During the long and tedious weeks of sickness and recovery, Washington doubtless had time to think over, to clarify in his mind, and to pass judgment on the events in which he had shared during the past six or seven years. From boyhood that was his habit. He must know the meaning of things. An event might be as fruitless as a shooting star unless he could trace the relations which tied it to what came before and after. Hence his deliberation which gave to his opinions the solidity of wisdom. Audacious he might be in battle, but perhaps what seems to us audacity seemed to him at the moment a higher prudence. If there were crises when the odds looked ten to one against him, he would take the chance. He knew the incalculable value of courage. His experiences with the British regulars and their officers left a deep impression on him and colored his own decisions in his campaigns against the British during the Revolutionary War. To genius nothing comes amiss, and by genius nothing is forgotten. So we find that all that Washington saw and learned during his years of youth—his apprenticeship as surveyor, his vicissitudes as pioneer, tasks as Indian fighter and as companion of the defeated Braddock—all contributed to fit him for the supreme work for which Fate had created him and the ages had waited.

CHAPTER II

MARRIAGE. THE LIFE OF A PLANTER

War is like the wind, nobody can tell into whose garden it may blow desolation. The French and Indian War, generally called now the Seven Years' War, beginning as a mere border altercation between the British and French backwoodsmen on the banks of the upper Ohio River, grew into a struggle which, by the year 1758, when Washington retired from his command of the Virginia Forces, spread over the world. A new statesman, one of the ablest ever born in England, came to control the English Government. William Pitt, soon created Earl of Chatham, saw that the British Empire had reached a crisis in its development. Incompetence, inertia, had blurred its prestige, and the little victories which France, its chief enemy, had been winning against it piecemeal, were coming to be regarded as signs that the grandeur of Britain was passing. Pitt saw the gloomy situation, and the still gloomier future which it seemed to prophesy, but he saw also the remedy. Within a few months, under his direction, English troops were in every part of the world, and English ships of war were sailing every ocean, to recover the slipping elements and to solidify the British Empire. Just as Pitt was taking up his residence at Downing Street, Robert Clive was winning the Battle of Plassey in India, which brought to England territory of untold wealth. Two years later James Wolfe, defeating the French commander, Montcalm, on the Plains of Abraham, added not only Quebec, but all Canada, to the British Crown, and ended French rivalry north of the Great Lakes. Victories like these, seemingly so casual, really as final and as unrevisable as Fate, might well cause Englishmen to suspect that Destiny itself worked with them, and that an Englishman could be trusted to endure through any difficulties to a triumphant conclusion.

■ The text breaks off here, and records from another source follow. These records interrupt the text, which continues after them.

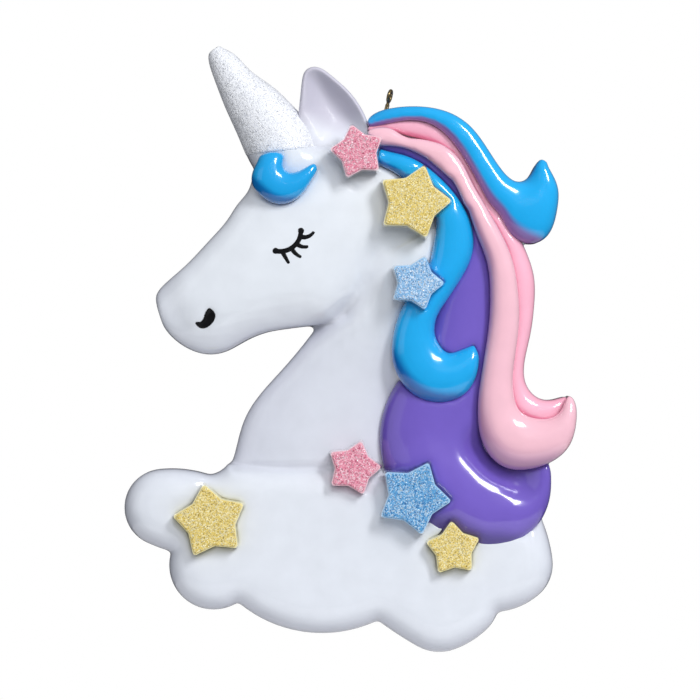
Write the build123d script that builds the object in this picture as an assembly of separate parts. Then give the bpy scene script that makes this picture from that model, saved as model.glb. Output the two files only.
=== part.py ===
from build123d import *
import os
from math import atan2, cos, radians, sin, tan

# Unicorn figurine: a flat-backed relief ornament in cast resin, hung from a small screw eye.
# X runs to the right as seen from the front, Z up, and the front faces -Y.
# The origin is the centre of the screw eye's ring. All lengths are millimetres.

# Overall size, from the horn tip to the cloud and from the cloud to the curl of the mane
ornament_width = 85.25
ornament_height = 114.3

# Heights of the fronts above the flat back
cloud_front = 9.5
neck_front = 7.5
nape_front = 12.5
head_front = 12.0
ear_front = 8.0
horn_front = 11.0
mane_purple_front = 11.0
lock_pink_outer_front = 10.5
lock_blue_inner_front = 13.0
lock_pink_inner_front = 13.5
lock_blue_outer_front = 12.5

# How far each form's front swells above its side walls where it is very wide
lock_swell = 8.0
purple_swell = 6.4
head_swell = 6.5
neck_swell = 5.0
horn_swell = 60.0

# Cloud: rounding of its front border as a share of the ornament's height, and of the notches
# between its lobes
cloud_rounding_share = 0.0385
cloud_notch_radius = 0.5

# Ear: front rounding and its spoon-shaped hollow, which curves down to a small floor
ear_rounding = 0.9
ear_hollow_depth = 3.4
ear_floor_angle = 72
ear_hollow_steps = 3

# Forelock: how far it stands above the head and how deep it is seated
forelock_stand = 2.4
forelock_seat = 3.0

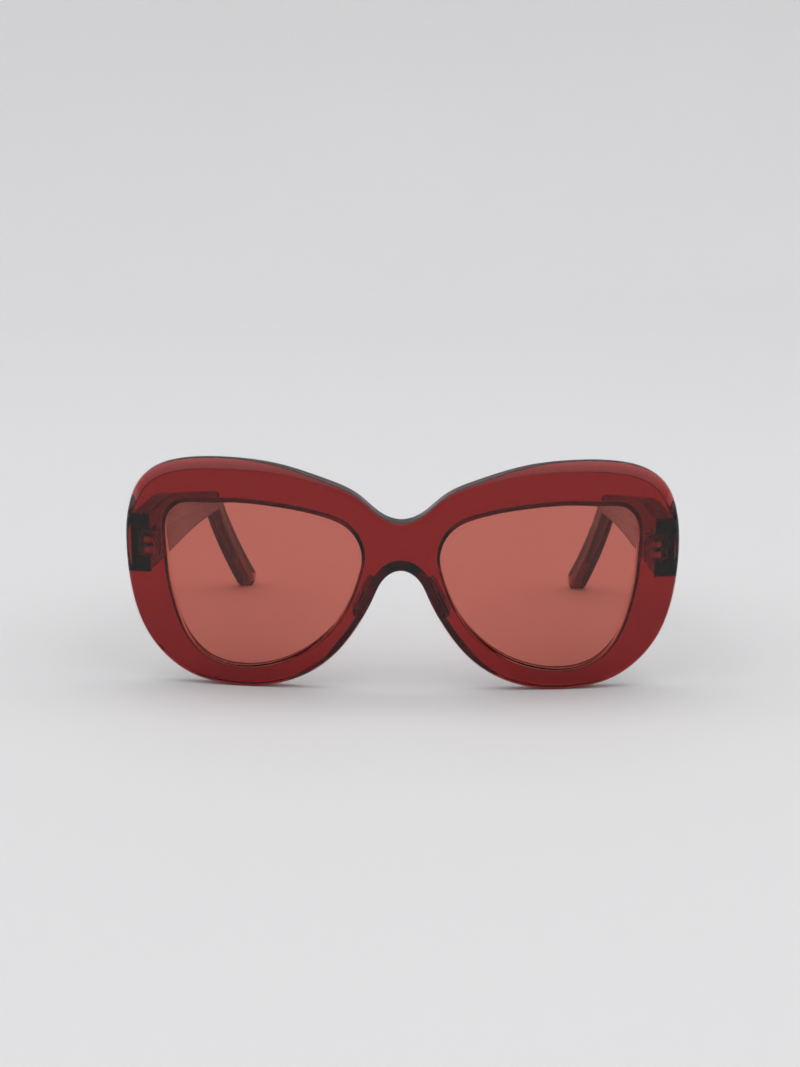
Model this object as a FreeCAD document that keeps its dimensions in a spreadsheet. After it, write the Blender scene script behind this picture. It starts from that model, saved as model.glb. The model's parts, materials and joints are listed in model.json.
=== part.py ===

Beaten at every point where they met the British, the French, even after they had secured an alliance with Spain, which proved of little worth, were glad to make peace. On February 10, 1763, they signed the Treaty of Paris, which confirmed to the British nearly all their victories and left England the dominant Power in both hemispheres. The result of the war produced a marked effect on the people of the British Colonies in North America. "At no period of time," says Chief Justice Marshall, in his "Life of Washington," "was the attachment of the colonists to the mother country more strong, or more general, than in 1763, when the definitive articles of the treaty which restored peace to Great Britain, France, and Spain, were signed."[1] But we who know the sequel perceive that the Seven Years' War not only strengthened the attachment between the Colonies and the Mother Country, but that it also made the Colonies aware of their common interests, and awakened among them mutual friendship, and in a very brief time their sense of unity prevailed over their temporary enthusiasm for England. George III, a monarch as headstrong as he was narrow, with insanity lurking in his mind, succeeded to the throne in 1760, and he seized the first opportunity to get rid of his masterful Minister, William Pitt. He replaced him with the Earl of Bute, a Scotchman, and a man of ingenious parts, but with the incurable Tory habit of insisting that it was still midnight long after the sun was shining in the forenoon of another day.

[Footnote 1: Marshall: The Life of George Washington (Philadelphia, 1805, 5 vols.), II, 68.]

Before the Treaty was signed and the world had begun to spin in a new groove, which optimists thought would stretch on forever, an equally serious change had come to the private life of George Washington. To the surprise of his friends, who had begun to doubt whether he would ever get married, he found his life's companion and married her without delay. The notion seems to have been popular during his lifetime, and it certainly has continued to later days, that he was too bashful to feel easy in ladies' society. I find no evidence for this mistaken idea. Although little has been recorded of the intimacies of Washington's youth, there are indications of more than one "flame" and that he was not dull and stockish with the young women. As early as 1748, we hear of the Low-Land Beauty who had captivated him, and who is still to be identified. Even earlier, in his school days, he indulged in writing love verses. But we need not infer that they were inspired by living damsels or by the Muses.